The movement and battle mechanics are plain and simple, unimaginative, uneventful, and lifeless. With nothing else to do, it becomes repetitive and unexciting.

There are a lot of great ideas here. This is a game that has the potential for a major overhaul, with some added mechanics, the good ideas kept, some things to keep it interesting added in, some improvements to the components, the terrible ideas removed, and Drina 2.0 could be amazing! I wanted to like this game. There is something about it that seems like it should be a fantastic entry level war-game. I can tell this is a passion project by people who care. I can tell there is the spark of a good game here. It seems like it should be a good game…and it just wasn’t.

Admittedly this was our first foray into this more classical style of war game. (I mean, we’ve played Risk. We’ve also played Root, Eclipse, Memoir ’44, and Twilight Struggle. And frankly I’d rather play any of those than this. In fact, we love all those games I just named, and Root and Eclipse are in our Top 10.) I don’t know if it’s just us and this type of war game or if it’s Drina, but we did not enjoy this. And I’m pretty sure it was Drina’s fault, because we can find enjoyment in most anything. We have laughed through some terrible games. We got to a point with Drina where we were only playing to write the review, otherwise we would have quit and played something else. It was a chore. It was uninteresting, and we were glad when it was over.
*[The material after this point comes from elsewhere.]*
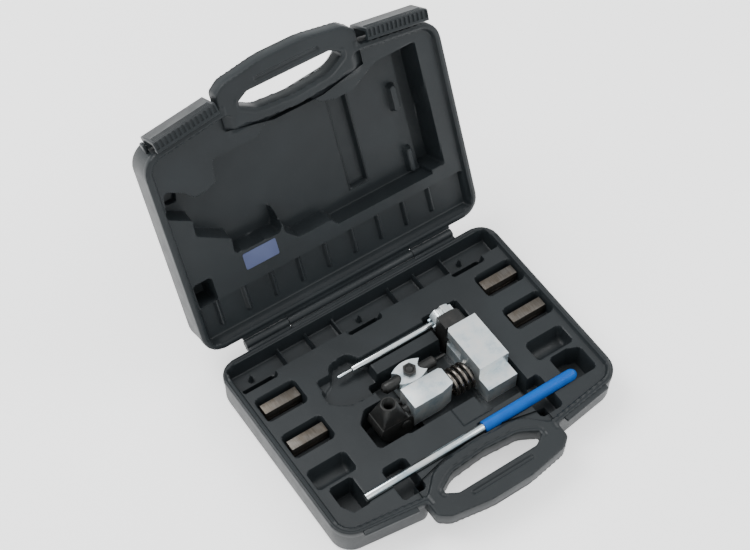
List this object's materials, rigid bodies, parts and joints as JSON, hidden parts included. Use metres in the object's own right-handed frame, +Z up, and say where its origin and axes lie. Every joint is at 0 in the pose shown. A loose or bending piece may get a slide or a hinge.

It looks pretty nice on the surface. It looks cool when you open the box. It looks pretty when you set it up. But once you start playing, well…war is hell, and this is the worst hell of all: a game with a lot of potential that doesn’t deliver.

Overall—3.9/10

Kaitlin’s experience—0/10 (Wes’s experience was only better because he won every game, but it wasn’t really any fun because once the beat down started, it was just relentless and bland. Kaitlin had no possibility of recovery. Those luck cards, man, they can be just completely unfair…but that’s war.)